**Recorded information:**
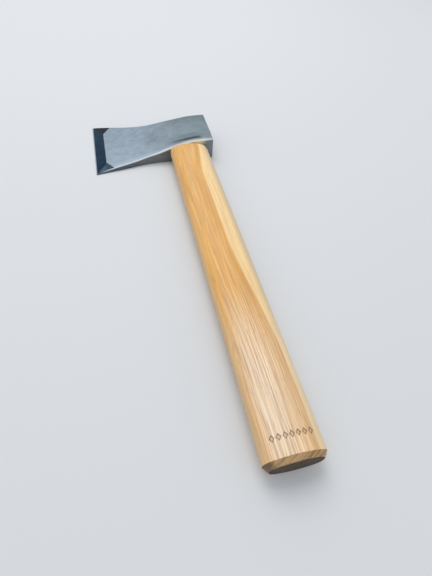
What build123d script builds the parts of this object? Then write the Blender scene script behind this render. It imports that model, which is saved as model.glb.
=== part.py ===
from build123d import *
import os
from math import hypot

# Carving hatchet, lying on the flat back of its head, in millimetres. +Z is up, the handle
# points to -Y, the cutting edge to -X and the hammer poll to +X. The origin is the middle of
# the bounding box, on the plane that the hatchet rests on.
#
# The head is a side-ground hatchet head: a flat back, a flat cheek over the eye that sweeps
# down to a thin blade, and a single bevel with two clipped corners. The handle is a straight
# flat oval with a shoulder under the head. Its tongue fills the eye, where a wooden wedge
# and two steel cross wedges spread it.

# ---- Driving dimensions ---------------------------------------------------------------
overall_length = 380.4      # butt of the handle to the toe of the edge
head_length = 118.0         # cutting edge to the poll's striking face
edge_length = 85.0          # heel to toe along the cutting edge
poll_height = 48.4          # striking face, along the handle's direction
poll_drop = 22.6            # top of the poll, below the toe
head_thickness = 20.8       # poll and eye
poll_to_handle = 25.6       # striking face to the handle's centreline

cheek_slope = 0.09          # rise of the blade's cheek where it meets the bevel
grind_thickness = 2.7       # blade thickness where the bevel starts
grind_width = 10.8          # width of the bevel
honed_width = 0.9           # fine secondary bevel along the edge
honed_thickness = 0.75      # blade thickness where the secondary bevel starts
edge_land = 0.2             # thickness left at the edge itself
toe_margin = 16.9           # straight grind line stops this far short of the toe
heel_margin = 15.3          # and this far short of the heel
toe_clip = (7.2, 10.3)      # clipped bevel corner at the toe, along X and Y
heel_clip = (8.0, 11.2)     # clipped bevel corner at the heel, along X and Y

rim_chamfer = 1.3           # bright chamfer on the cheek's edge, over the handle
fine_chamfer = 0.5          # broken corners elsewhere on the head

neck_width = 37.6           # handle's section below the shoulder
neck_thickness = 19.2
neck_radius = 7.2           # of the section's rounded ends
shoulder_length = 8.0       # the handle's rounded end, up against the head
shoulder_side_inset = 1.0   # how far it is rounded over on the narrow sides
shoulder_face_inset = 2.4   # and on the broad faces
butt_width = 38.4           # handle's section where the butt's chamfer starts
butt_thickness = 21.2
butt_radius = 8.0
butt_chamfer = 3.5          # along the handle
butt_side_inset = 2.9       # end face, in from the narrow sides
butt_face_inset = 1.2       # end face, in from the broad faces
lozenge_count = 7           # row of engraved lozenges across the broad face, near the butt
lozenge_pitch = 3.8
lozenge_width = 3.0
lozenge_height = 4.2        # along the handle
lozenge_depth = 0.25
lozenge_from_butt = 14.2    # middle of the row to the end face

eye_length = 30.0           # along X, at the waist of the eye
eye_width = 10.6            # along Z, at the waist of the eye
eye_radius = 4.6
eye_mouth_flare = 0.5       # growth per side at the handle's end of the eye
eye_top_flare = 1.2         # growth per side at the wedged end of the eye

wedge_depth = 33.0          # wooden wedge, as long as the eye
wedge_top, wedge_tip = 4.6, 1.2
steel_wedge_width = 9.0     # across the eye
steel_wedge_depth = 16.0
steel_wedge_top, steel_wedge_tip = 2.4, 0.6
steel_wedge_spread = 13.0   # between the two steel wedges

# ---- Places worked out from them ------------------------------------------------------
poll_x = head_length / 2
edge_x = -head_length / 2
grind_x = edge_x + grind_width
handle_x = poll_x - poll_to_handle
handle_height = butt_thickness / 2      # the butt just touches the resting plane

toe_y = overall_length / 2
heel_y = toe_y - edge_length
butt_y = -overall_length / 2
poll_top = toe_y - poll_drop
poll_bottom = poll_top - poll_height
eye_waist = (poll_top + poll_bottom) / 2

overshoot = 5.0             # how far cutting tools run past the work


def oval(plane, width, height, end_radius):
    """A four-centre oval: two crown arcs joined by two smaller end arcs, tangent all round."""
    end_centre = width / 2 - end_radius
    reach = height / 2 - end_radius
    crown_centre = (end_centre**2 - reach**2) / (2 * reach)
    crown_radius = height / 2 + crown_centre
    stretch = crown_radius / hypot(end_centre, crown_centre)
    x = end_centre * stretch
    y = crown_centre * stretch - crown_centre
    with BuildSketch(plane) as section:
        with BuildLine():
            ThreePointArc((-x, y), (0, height / 2), (x, y))
            ThreePointArc((x, y), (width / 2, 0), (x, -y))
            ThreePointArc((x, -y), (0, -height / 2), (-x, -y))
            ThreePointArc((-x, -y), (-width / 2, 0), (-x, y))
        make_face()
    return section.sketch


def across_handle(y):
    """Plane across the handle's centreline at a given Y, facing the butt."""
    return Plane(origin=(handle_x, y, handle_height), x_dir=(1, 0, 0), z_dir=(0, -1, 0))


# ---- Head blank: outline, cheek sweep and flat back, without the eye or the bevels -----
cheek_start = handle_x + 12.0       # where the flat of the eye begins to fall to the blade

with BuildPart() as blank:
    with BuildSketch(Plane.XY):
        with BuildLine():
            Spline(
                (poll_x, poll_top),
                (handle_x - 4, poll_top - 1.0),
                (handle_x - 30, poll_top + 4.7),
                (handle_x - 58, poll_top + 12.5),
                (edge_x, toe_y),
                tangents=[(-1, 0.0), (-1, 0.28)],
            )
            Line((edge_x, toe_y), (edge_x, heel_y))
            Spline(
                (edge_x, heel_y),
                (handle_x - 65, poll_bottom - 8.2),
                (handle_x - 40, poll_bottom - 2.8),
                (handle_x - 15, poll_bottom - 1.4),
                (poll_x, poll_bottom),
                tangents=[(1, 0.24), (1, 0.04)],
            )
            Line((poll_x, poll_bottom), (poll_x, poll_top))
        make_face()
    extrude(amount=head_thickness)
    with BuildSketch(Plane.XZ):
        with BuildLine():
            Polyline(
                (edge_x - overshoot, grind_thickness / 2),
                (edge_x - overshoot, 0),
                (poll_x + overshoot, 0),
                (poll_x + overshoot, head_thickness),
                (cheek_start, head_thickness),
            )
            Bezier(
                (cheek_start, head_thickness),
                (cheek_start - 21.9, head_thickness),
                (handle_x - 39.7, 8.6),
                (handle_x - 22.9, 7.4),
                (grind_x + 6.6, grind_thickness + 6.6 * cheek_slope),
                (grind_x, grind_thickness),
            )
            Line((grind_x, grind_thickness), (edge_x - overshoot, grind_thickness / 2))
        make_face()
    extrude(amount=overall_length, both=True, mode=Mode.INTERSECT)

# ---- Head: the blank with broken edges, the eye, three bevel facets and a honed edge ---
honed_x = edge_x + honed_width
toe_grind_end = (grind_x, toe_y - toe_margin, grind_thickness)
heel_grind_end = (grind_x, heel_y + heel_margin, grind_thickness)
toe_clip_end = (
    grind_x + toe_clip[0],
    toe_y - toe_margin + toe_clip[1],
    grind_thickness + cheek_slope * toe_clip[0],
)
heel_clip_end = (
    grind_x + heel_clip[0],
    heel_y + heel_margin - heel_clip[1],
    grind_thickness + cheek_slope * heel_clip[0],
)
honed_toe = (honed_x, toe_y, honed_thickness)
honed_heel = (honed_x, heel_y, honed_thickness)
grind_slope = (grind_thickness - honed_thickness) / (grind_x - honed_x)
grind_overlap = 3.0         # how far a grinding cut reaches behind the line where it leaves the cheek
facet_reach = 60.0


def plane_through(a, b, c):
    """Plane through three points, with its normal turned upwards."""
    normal = (Vector(b) - Vector(a)).cross(Vector(c) - Vector(a))
    if normal.Z < 0:
        normal = normal * -1
    return Plane(origin=a, x_dir=Vector(b) - Vector(a), z_dir=normal)


def corner_plane(corner, grind_end, clip_end):
    """Plane of a clipped corner, from the middle of its clip line, with X towards the corner."""
    middle = (Vector(grind_end) + Vector(clip_end)) / 2
    normal = plane_through(corner, grind_end, clip_end).z_dir
    return Plane(origin=middle, x_dir=Vector(corner) - middle, z_dir=normal)


def eye_passage():
    """The eye's oval passage along Y: narrowest at its waist and flared at both mouths."""
    flares = (
        (poll_bottom - overshoot, eye_mouth_flare),
        (eye_waist, 0.0),
        (poll_top + overshoot, eye_top_flare),
    )
    sections = [
        oval(across_handle(y), eye_length + 2 * flare, eye_width + 2 * flare, eye_radius + flare)
        for y, flare in flares
    ]
    with BuildPart() as passage:
        loft(sections, ruled=True)
    return passage.part


def cheek_rims(part, on_handle_side):
    """The blank's two long edges between its cheek and one of its side faces."""
    upper = part.edges().filter_by(lambda e: e.center().Z > grind_thickness and e.length > 2 * grind_width)
    lengthways = upper.filter_by(lambda e: abs(e.tangent_at(0.5).X) > 0.8)
    return lengthways.filter_by(lambda e: (e.center().Y < eye_waist) == on_handle_side)


eye = eye_passage()

with BuildPart() as head:
    add(blank.part)
    chamfer(cheek_rims(head, on_handle_side=True), length=rim_chamfer)
    chamfer(cheek_rims(head, on_handle_side=False), length=fine_chamfer)
    chamfer(head.faces().sort_by(Axis.X)[-1].edges(), length=fine_chamfer)
    add(eye, mode=Mode.SUBTRACT)
    with BuildSketch(Plane.XZ):
        Polygon(
            (edge_x - overshoot, edge_land),
            (edge_x, edge_land),
            (honed_x, honed_thickness),
            (grind_x + grind_overlap, grind_thickness + grind_slope * grind_overlap),
            (grind_x + grind_overlap, head_thickness),
            (edge_x - overshoot, head_thickness),
        )
    extrude(amount=overall_length, both=True, mode=Mode.SUBTRACT)
    for facet in (
        (honed_toe, toe_grind_end, toe_clip_end),
        (honed_heel, heel_grind_end, heel_clip_end),
    ):
        with BuildSketch(corner_plane(*facet)):
            with Locations((-grind_overlap, 0)):
                Rectangle(facet_reach, facet_reach, align=(Align.MIN, Align.CENTER))
        extrude(amount=head_thickness, mode=Mode.SUBTRACT)

# ---- Steel cross wedges: two alike, driven side by side across the wooden wedge ---------
with BuildPart() as steel_wedges:
    for side in (-1, 1):
        centre = side * steel_wedge_spread / 2
        with BuildSketch(across_handle(poll_top + overshoot)):
            with Locations((centre, 0)):
                Rectangle(steel_wedge_top, steel_wedge_width)
        with BuildSketch(across_handle(poll_top - steel_wedge_depth)):
            with Locations((centre, 0)):
                Rectangle(steel_wedge_tip, steel_wedge_width)
        loft()
    add(blank.part, mode=Mode.INTERSECT)

# ---- Wooden wedge: fills the kerf of the tongue from end to end of the eye --------------
with BuildPart() as kerf:
    with BuildSketch(across_handle(poll_top + overshoot)):
        Rectangle(2 * eye_length, wedge_top)
    with BuildSketch(across_handle(poll_top - wedge_depth)):
        Rectangle(2 * eye_length, wedge_tip)
    loft()

with BuildPart() as eye_wedge:
    add(kerf.part)
    add(eye, mode=Mode.INTERSECT)
    add(blank.part, mode=Mode.INTERSECT)
    add(steel_wedges.part, mode=Mode.SUBTRACT)

# ---- Handle: straight flat-oval shaft, chamfered butt, shoulder and split tongue --------
with BuildPart() as tongue:
    add(eye)
    add(blank.part, mode=Mode.INTERSECT)
    add(kerf.part, mode=Mode.SUBTRACT)
    add(steel_wedges.part, mode=Mode.SUBTRACT)

shoulder_start = poll_bottom - shoulder_length
shoulder_steps = 6
shoulder_overrun = 1.25     # rounded on past the head's side, which then cuts it off


def shoulder_section(step):
    """The handle's section at a step along its rounded end: the inset grows as the square."""
    along = shoulder_overrun * step / shoulder_steps
    thickness = neck_thickness - 2 * shoulder_face_inset * along**2
    return oval(
        across_handle(shoulder_start + shoulder_length * along),
        neck_width - 2 * shoulder_side_inset * along**2,
        thickness,
        neck_radius * thickness / neck_thickness,
    )


def shaft_ends(inset=0.0):
    """The sections where the shaft meets the butt's chamfer and the shoulder, or the same inset."""
    butt = oval(
        across_handle(butt_y + butt_chamfer),
        butt_width - 2 * inset,
        butt_thickness - 2 * inset,
        butt_radius - inset,
    )
    neck = oval(
        across_handle(shoulder_start),
        neck_width - 2 * inset,
        neck_thickness - 2 * inset,
        neck_radius - inset,
    )
    return [butt, neck]


with BuildPart() as uncut_core:
    loft(shaft_ends(inset=lozenge_depth), ruled=True)

with BuildPart() as engraving:
    with BuildSketch(Plane.XY.offset(handle_height)):
        with Locations((handle_x, butt_y + lozenge_from_butt)):
            with GridLocations(lozenge_pitch, 0, lozenge_count, 1):
                Polygon(
                    (-lozenge_width / 2, 0),
                    (0, -lozenge_height / 2),
                    (lozenge_width / 2, 0),
                    (0, lozenge_height / 2),
                )
    extrude(amount=butt_thickness)
    add(uncut_core.part, mode=Mode.SUBTRACT)

with BuildPart() as handle:
    end_face = oval(
        across_handle(butt_y),
        butt_width - 2 * butt_side_inset,
        butt_thickness - 2 * butt_face_inset,
        butt_radius,
    )
    shoulder = [shoulder_section(step) for step in range(1, shoulder_steps + 1)]
    loft([end_face, *shaft_ends(), *shoulder], ruled=True)
    add(engraving.part, mode=Mode.SUBTRACT)
    add(blank.part, mode=Mode.SUBTRACT)
    add(tongue.part)

# ---- Write one STEP per piece -----------------------------------------------------------
head.part.label = "head"
handle.part.label = "handle"
eye_wedge.part.label = "eye_wedge"
steel_wedges.part.label = "steel_wedges"

os.makedirs("parts", exist_ok=True)
export_step(head.part, "parts/head.step")
export_step(handle.part, "parts/handle.step")
export_step(eye_wedge.part, "parts/eye_wedge.step")
export_step(steel_wedges.part, "parts/steel_wedges.step")
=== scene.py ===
"""Carving hatchet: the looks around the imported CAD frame.

The four CAD nodes keep their shapes. This script gives each one a procedural material, and adds the
floor, the studio light and the camera. Everything is in the row frame: +Y runs from the handle's butt
to the head, +X from the cutting edge to the poll, +Z up from the head's flat back. Objects are in
metres, and the materials' patterns are written in millimetres of the same frame.
"""

from math import radians
from types import SimpleNamespace

import bpy
from mathutils import Matrix, Vector


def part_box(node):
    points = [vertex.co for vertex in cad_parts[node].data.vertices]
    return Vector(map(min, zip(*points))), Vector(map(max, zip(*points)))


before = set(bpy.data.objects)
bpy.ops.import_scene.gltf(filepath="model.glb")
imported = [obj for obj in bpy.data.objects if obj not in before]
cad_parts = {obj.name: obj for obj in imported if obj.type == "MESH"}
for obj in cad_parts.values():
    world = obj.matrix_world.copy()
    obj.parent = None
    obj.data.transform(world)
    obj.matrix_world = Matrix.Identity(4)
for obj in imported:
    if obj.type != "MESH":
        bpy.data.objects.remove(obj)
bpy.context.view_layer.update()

MM = 0.001
head_low, head_high = (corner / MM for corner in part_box("head"))
handle_low, handle_high = (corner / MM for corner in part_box("handle"))

# ---- Places that the patterns start from, in millimetres ---------------------------------
EDGE_X, TOE_Y = head_low.x, head_high.y
BUTT_Y = handle_low.y
HANDLE_X = (handle_low.x + handle_high.x) / 2
HANDLE_Z = (handle_low.z + handle_high.z) / 2
HANDLE_AXIS = (HANDLE_X, 0.0, HANDLE_Z)


# ---- Node helpers ------------------------------------------------------------------------
def srgb(red, green, blue):
    """A colour given as 0-255 display values, as the linear RGBA that Blender works in."""
    channels = [c / 255 for c in (red, green, blue)]
    linear = [c / 12.92 if c <= 0.04045 else ((c + 0.055) / 1.055) ** 2.4 for c in channels]
    return (*linear, 1.0)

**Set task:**
Write out, from the lines above, only those from the line with "# ---- Write" to the line with "before = set(bpy.data.objects)", exactly as given, including the first and the last.

**Final answer:**
# ---- Write one STEP per piece -----------------------------------------------------------
head.part.label = "head"
handle.part.label = "handle"
eye_wedge.part.label = "eye_wedge"
steel_wedges.part.label = "steel_wedges"

os.makedirs("parts", exist_ok=True)
export_step(head.part, "parts/head.step")
export_step(handle.part, "parts/handle.step")
export_step(eye_wedge.part, "parts/eye_wedge.step")
export_step(steel_wedges.part, "parts/steel_wedges.step")
=== scene.py ===
"""Carving hatchet: the looks around the imported CAD frame.

The four CAD nodes keep their shapes. This script gives each one a procedural material, and adds the
floor, the studio light and the camera. Everything is in the row frame: +Y runs from the handle's butt
to the head, +X from the cutting edge to the poll, +Z up from the head's flat back. Objects are in
metres, and the materials' patterns are written in millimetres of the same frame.
"""

from math import radians
from types import SimpleNamespace

import bpy
from mathutils import Matrix, Vector


def part_box(node):
    points = [vertex.co for vertex in cad_parts[node].data.vertices]
    return Vector(map(min, zip(*points))), Vector(map(max, zip(*points)))


before = set(bpy.data.objects)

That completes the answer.